Pragmatisme et prospérité

Mais dans un pays en butte à un exode massif, où le taux de chômage dépasse les 20% et où le salaire moyen n'excède pas 350 euros, beaucoup sont tentés par le pragmatisme et les promesses de prospérité portées par l'UE.

Accepter un changement de nom "nous mettrait en haut de la liste pour intégrer à la fois l'OTAN et l'UE. Les politiciens doivent régler ça", dit Gani Rahmani, serveur de 49 ans.

Les sondages sur le sujet sont rares. Mais une étude d'opinion de juin 2016 témoigne de cette ambivalence : sept Macédoniens sur dix se disaient favorables à l'adhésion à l'UE (66,7%) ou à l'OTAN (70,7%). Mais ils étaient une large majorité (64,8% contre 28,3%) à rejeter tout changement de nom.

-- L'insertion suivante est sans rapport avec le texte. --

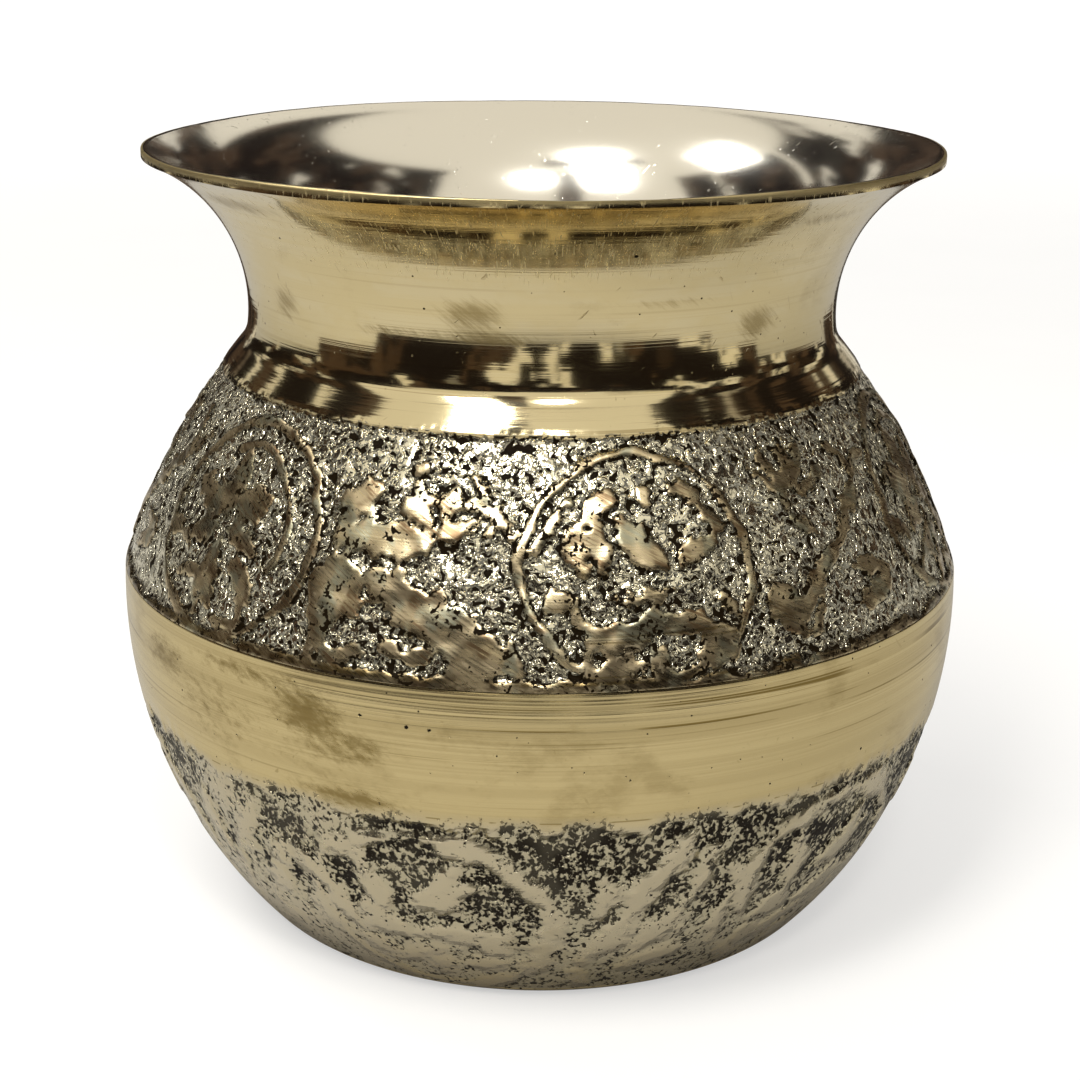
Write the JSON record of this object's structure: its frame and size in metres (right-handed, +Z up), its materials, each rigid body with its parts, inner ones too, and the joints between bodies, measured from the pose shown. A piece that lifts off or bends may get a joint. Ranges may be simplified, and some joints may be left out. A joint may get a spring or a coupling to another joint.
{
  "type": "kalash",
  "caption": "Small round-bellied brass pot with an etched shoulder and bowl, a plain turned belly band, a narrow neck and a wide flared mouth.",
  "frame": {"origin": "centre of the face that the pot stands on", "axes": "+Z up along the pot's axis; the pot is round, so X and Y are alike, and the picture looks along +Y"},
  "size_m": [0.1002, 0.1002, 0.091],
  "materials": {
    "polished_brass": "polished, lightly tarnished and scratched",
    "etched_brass": "acid-etched and stippled ground with dark pits under polished raised ornament",
    "turned_brass": "satin, lathe-turned",
    "brazing_metal": "dull, as brazed"
  },
  "bodies": {
    "root": {"mouth_neck": "polished_brass", "shoulder_shell": "etched_brass", "belly_bowl": "turned_brass", "neck_braze": "brazing_metal", "belly_braze": "brazing_metal"}
  },
  "joints": []
}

Les plus ouverts à des concessions mettent des conditions : Liljana Stoilova, maraîchère de 43 ans, accepterait d'être citoyenne de "Macédoine du Nord, tant que nous restons des Macédoniens et que notre langue reste le macédonien".

"Nous sommes et nous resterons Macédoniens", a promis cette semaine le ministre des Affaires étrangères Nikola Dimitrov.

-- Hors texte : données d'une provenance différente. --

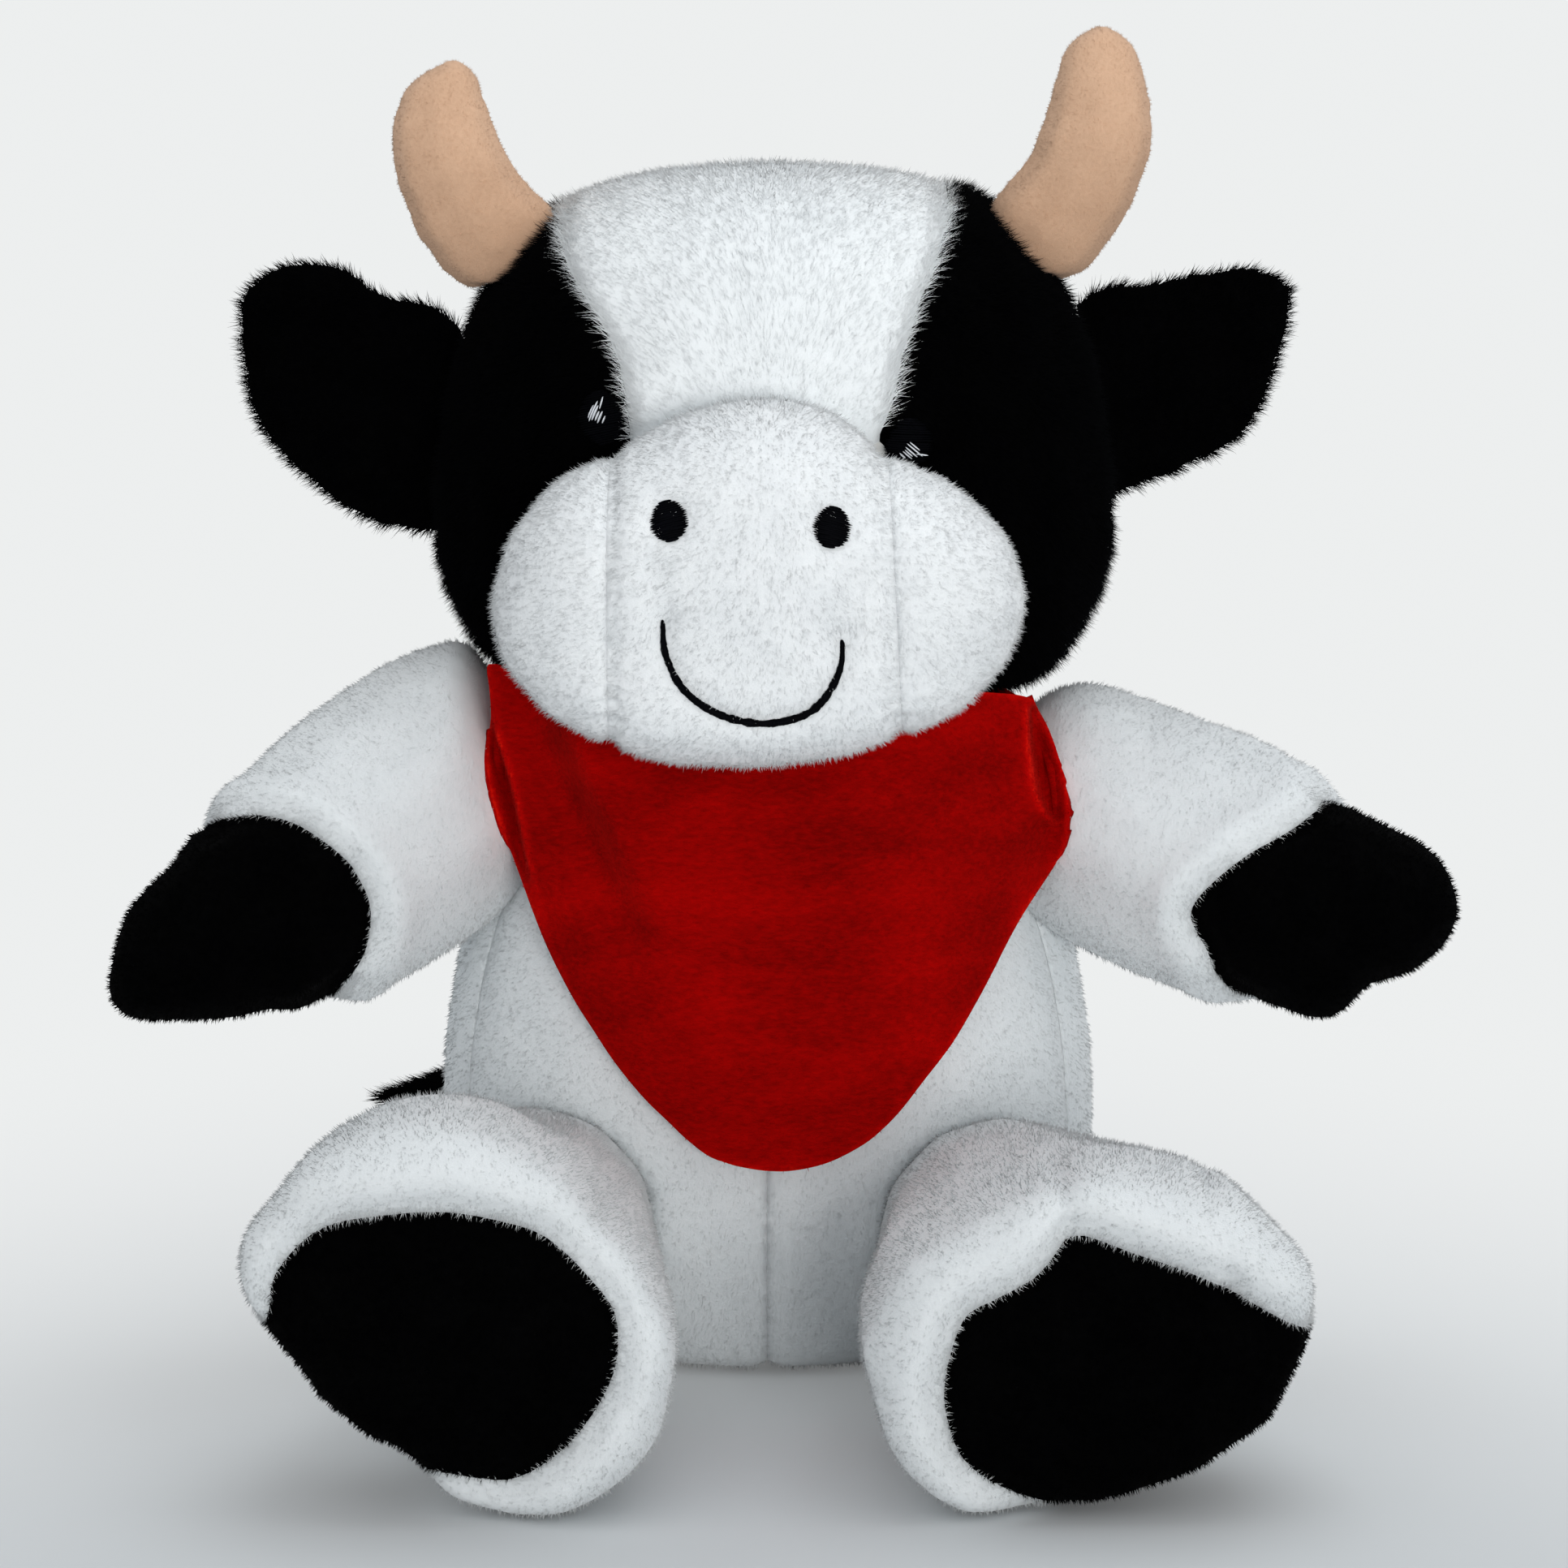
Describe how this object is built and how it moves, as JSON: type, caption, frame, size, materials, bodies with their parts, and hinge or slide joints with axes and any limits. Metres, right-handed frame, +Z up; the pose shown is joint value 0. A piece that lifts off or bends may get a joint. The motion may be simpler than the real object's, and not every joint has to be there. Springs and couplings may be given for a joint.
{
  "type": "plush cow",
  "caption": "Sitting stuffed cow with black and white plush, a big soft muzzle, small horns, side ears and a red bandana; head, limbs, ears, tail and bandana flap bend.",
  "frame": {"origin": "middle of the flat patch of the seat that the cow sits on", "axes": "+Z up, -Y the way the cow faces, +X its own left"},
  "size_m": [0.2262, 0.1833, 0.2282],
  "materials": {
    "white_plush": "soft pile",
    "white_minky": "very short combed pile",
    "black_plush": "long fur pile",
    "black_short_plush": "short fur pile",
    "peach_velour": "velour",
    "red_fleece": "matte fleece",
    "black_thread": "satin stitch",
    "white_thread": "satin stitch",
    "fibre_filling": "loose fibre",
    "pellet_bag": "woven bag"
  },
  "bodies": {
    "torso": {"belly_panel_left": "white_plush", "belly_panel_right": "white_plush", "body_back_panel": "white_plush", "seat_panel": "white_plush", "body_filling": "fibre_filling", "pellet_bag": "pellet_bag", "bandana_collar": "red_fleece", "bandana_knot": "red_fleece"},
    "neck_wad": {"neck_wad": "fibre_filling"},
    "head": {"face_blaze": "white_plush", "head_side_left": "black_plush", "head_side_right": "black_plush", "head_back_panel": "black_plush", "head_filling": "fibre_filling", "muzzle_centre_panel": "white_minky", "muzzle_cheek_left": "white_minky", "muzzle_cheek_right": "white_minky", "muzzle_filling": "fibre_filling", "eye_left": "black_thread", "eye_right": "black_thread", "eye_highlight_left": "white_thread", "eye_highlight_right": "white_thread", "nostril_left": "black_thread", "nostril_right": "black_thread", "smile": "black_thread"},
    "shoulder_wad_left": {"shoulder_wad_left": "fibre_filling"},
    "arm_left": {"arm_sleeve_left": "white_plush", "hoof_left": "black_short_plush", "arm_filling_left": "fibre_filling"},
    "hip_wad_left": {"hip_wad_left": "fibre_filling"},
    "leg_left": {"leg_sleeve_left": "white_plush", "sole_left": "black_short_plush", "leg_filling_left": "fibre_filling"},
    "ear_left": {"ear_front_left": "black_plush", "ear_back_left": "black_plush"},
    "horn_left": {"horn_sleeve_left": "peach_velour", "horn_filling_left": "fibre_filling"},
    "shoulder_wad_right": {"shoulder_wad_right": "fibre_filling"},
    "arm_right": {"arm_sleeve_right": "white_plush", "hoof_right": "black_short_plush", "arm_filling_right": "fibre_filling"},
    "hip_wad_right": {"hip_wad_right": "fibre_filling"},
    "leg_right": {"leg_sleeve_right": "white_plush", "sole_right": "black_short_plush", "leg_filling_right": "fibre_filling"},
    "ear_right": {"ear_front_right": "black_plush", "ear_back_right": "black_plush"},
    "horn_right": {"horn_sleeve_right": "peach_velour", "horn_filling_right": "fibre_filling"},
    "tail": {"tail_tube": "white_plush", "tail_tuft": "black_plush"},
    "flap": {"bandana_flap": "red_fleece"}
  },
  "joints": [
    {"name": "head_turn", "type": "hinge", "parent": "torso", "child": "neck_wad", "pos_m": [0, -0.004, 0.11094], "axis": [0, 0, 1], "range_deg": [-15, 15], "stiffness_Nm_per_rad": 0.3},
    {"name": "head_nod", "type": "hinge", "parent": "neck_wad", "child": "head", "pos_m": [0, -0.004, 0.11094], "axis": [1, 0, 0], "range_deg": [-8, 4], "stiffness_Nm_per_rad": 0.4},
    {"name": "arm_swing_left", "type": "hinge", "parent": "torso", "child": "shoulder_wad_left", "pos_m": [0.0545, -0.01, 0.0965], "axis": [0, 0, -1], "range_deg": [-15, 8], "stiffness_Nm_per_rad": 0.12},
    {"name": "arm_lift_left", "type": "hinge", "parent": "shoulder_wad_left", "child": "arm_left", "pos_m": [0.0545, -0.01, 0.0965], "axis": [0, -1, 0], "range_deg": [-2, 25], "stiffness_Nm_per_rad": 0.12},
    {"name": "leg_spread_left", "type": "hinge", "parent": "torso", "child": "hip_wad_left", "pos_m": [0.04, -0.04757, 0.026], "axis": [0, 0, 1], "range_deg": [-6, 12], "stiffness_Nm_per_rad": 0.12},
    {"name": "leg_lift_left", "type": "hinge", "parent": "hip_wad_left", "child": "leg_left", "pos_m": [0.04, -0.04757, 0.026], "axis": [-1, 0, 0], "range_deg": [-6, 20], "stiffness_Nm_per_rad": 0.12},
    {"name": "ear_fold_left", "type": "hinge", "parent": "head", "child": "ear_left", "pos_m": [0.05756, 0.002, 0.147], "axis": [-0.1345, 0, 0.9909], "range_deg": [-20, 20], "stiffness_Nm_per_rad": 0.02},
    {"name": "horn_bend_left", "type": "hinge", "parent": "head", "child": "horn_left", "pos_m": [0.04725, -0.008, 0.1935], "axis": [0, 1, 0], "range_deg": [-10, 10], "stiffness_Nm_per_rad": 0.03},
    {"name": "arm_swing_right", "type": "hinge", "parent": "torso", "child": "shoulder_wad_right", "pos_m": [-0.0545, -0.01, 0.098], "axis": [0, 0, 1], "range_deg": [-15, 8], "stiffness_Nm_per_rad": 0.12},
    {"name": "arm_lift_right", "type": "hinge", "parent": "shoulder_wad_right", "child": "arm_right", "pos_m": [-0.0545, -0.01, 0.098], "axis": [0, 1, 0], "range_deg": [-2, 25], "stiffness_Nm_per_rad": 0.12},
    {"name": "leg_spread_right", "type": "hinge", "parent": "torso", "child": "hip_wad_right", "pos_m": [-0.04, -0.04785, 0.028], "axis": [0, 0, -1], "range_deg": [-6, 12], "stiffness_Nm_per_rad": 0.12},
    {"name": "leg_lift_right", "type": "hinge", "parent": "hip_wad_right", "child": "leg_right", "pos_m": [-0.04, -0.04785, 0.028], "axis": [-1, 0, 0], "range_deg": [-6, 20], "stiffness_Nm_per_rad": 0.12},
    {"name": "ear_fold_right", "type": "hinge", "parent": "head", "child": "ear_right", "pos_m": [-0.05427, 0.002, 0.143], "axis": [-0.0576, 0, -0.9983], "range_deg": [-20, 20], "stiffness_Nm_per_rad": 0.02},
    {"name": "horn_bend_right", "type": "hinge", "parent": "head", "child": "horn_right", "pos_m": [-0.04595, -0.008, 0.19183], "axis": [0, -1, 0], "range_deg": [-10, 10], "stiffness_Nm_per_rad": 0.03},
    {"name": "tail_swing", "type": "hinge", "parent": "torso", "child": "tail", "pos_m": [-0.006, 0.04566, 0.024], "axis": [0, 0, -1], "range_deg": [0, 60], "stiffness_Nm_per_rad": 0.01},
    {"name": "flap_lift", "type": "hinge", "parent": "torso", "child": "flap", "pos_m": [0, -0.0514, 0.104], "axis": [-1, 0, 0], "range_deg": [0, 60]}
  ]
}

Le diable dans les détails

La statue d'Alexandre le Grand à Thessalonique, le 17 janvier 2018 en Grèce.
La statue d'Alexandre le Grand à Thessalonique, le 17 janvier 2018 en Grèce.
Photo : AFP/VNA/CVN

Si beaucoup regrettent le manque de transparence du gouvernement sur les pourparlers, le politologue Nano Ruzin, ancien ambassadeur de la Macédoine à l'OTAN, défend cette discrétion : "Rentrer dans les détails pourrait entraîner de nouveau un échec".

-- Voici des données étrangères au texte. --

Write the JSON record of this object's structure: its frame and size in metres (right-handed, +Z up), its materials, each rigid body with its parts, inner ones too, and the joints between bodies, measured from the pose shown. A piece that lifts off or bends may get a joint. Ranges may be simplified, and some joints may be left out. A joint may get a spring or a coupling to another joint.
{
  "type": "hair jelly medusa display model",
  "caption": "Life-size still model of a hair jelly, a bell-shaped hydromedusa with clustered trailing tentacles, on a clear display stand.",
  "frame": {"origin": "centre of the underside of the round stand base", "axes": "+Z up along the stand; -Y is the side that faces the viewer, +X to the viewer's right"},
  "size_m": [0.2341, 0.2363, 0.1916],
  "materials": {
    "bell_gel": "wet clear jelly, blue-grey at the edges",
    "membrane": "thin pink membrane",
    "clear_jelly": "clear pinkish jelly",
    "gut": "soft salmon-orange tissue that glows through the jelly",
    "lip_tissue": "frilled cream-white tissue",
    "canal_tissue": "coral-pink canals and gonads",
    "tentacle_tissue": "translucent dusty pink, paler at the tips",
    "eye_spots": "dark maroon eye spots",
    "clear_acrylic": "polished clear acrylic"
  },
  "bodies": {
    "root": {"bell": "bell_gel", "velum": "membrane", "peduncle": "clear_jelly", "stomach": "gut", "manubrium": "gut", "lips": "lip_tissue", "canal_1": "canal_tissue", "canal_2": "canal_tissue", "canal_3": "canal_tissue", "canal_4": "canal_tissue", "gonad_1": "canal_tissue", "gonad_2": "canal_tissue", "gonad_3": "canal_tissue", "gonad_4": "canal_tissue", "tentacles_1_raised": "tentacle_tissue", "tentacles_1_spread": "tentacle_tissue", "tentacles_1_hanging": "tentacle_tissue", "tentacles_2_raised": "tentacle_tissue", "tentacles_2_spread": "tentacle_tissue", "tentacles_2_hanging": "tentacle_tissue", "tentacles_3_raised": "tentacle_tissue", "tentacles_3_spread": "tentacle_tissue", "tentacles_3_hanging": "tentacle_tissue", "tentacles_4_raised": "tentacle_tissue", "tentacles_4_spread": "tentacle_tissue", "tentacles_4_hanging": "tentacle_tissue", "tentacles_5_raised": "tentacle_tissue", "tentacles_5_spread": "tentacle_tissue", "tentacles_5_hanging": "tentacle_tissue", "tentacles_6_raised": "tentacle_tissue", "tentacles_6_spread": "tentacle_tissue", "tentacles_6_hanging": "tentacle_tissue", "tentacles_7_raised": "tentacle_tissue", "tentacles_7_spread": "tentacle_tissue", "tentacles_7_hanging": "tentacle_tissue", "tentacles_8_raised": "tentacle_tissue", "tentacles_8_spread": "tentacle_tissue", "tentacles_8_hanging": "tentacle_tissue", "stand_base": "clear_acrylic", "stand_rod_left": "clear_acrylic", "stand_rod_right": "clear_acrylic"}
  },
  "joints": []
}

Exemple de ce qui pourrait bloquer : si un nouveau nom devait être accepté par les Macédoniens, sera-t-il à usage international, ou s'imposera-t-il aussi sur leur territoire, par exemple sur leurs documents officiels ?

Ce sujet est sans doute plus délicat que l'aéroport Alexandre Le Grand de Skopje. Nano Ruzin est convaincu que celui-ci "va changer de nom".

S'il n'évoque pas la monumentale statue du roi antique sur son cheval cabré, éclairée la nuit de néons sur la place centrale de Skopje, l'universitaire relève sobrement que "certains changements sont nécessaires d'un point de vue esthétique".

Pour Ali Ahmeti, chef historique de l'Union démocratique pour l'intégration (BDI en albanais, UDI en macédonien), il faudra "enlever certains monuments" néo-antiques érigés par l'ancienne majorité.

Favorable au changement de nom, il a aussi ses lignes rouges : "Pour les Albanais, les noms de République slave ou République nationale de Macédoine seraient inacceptables".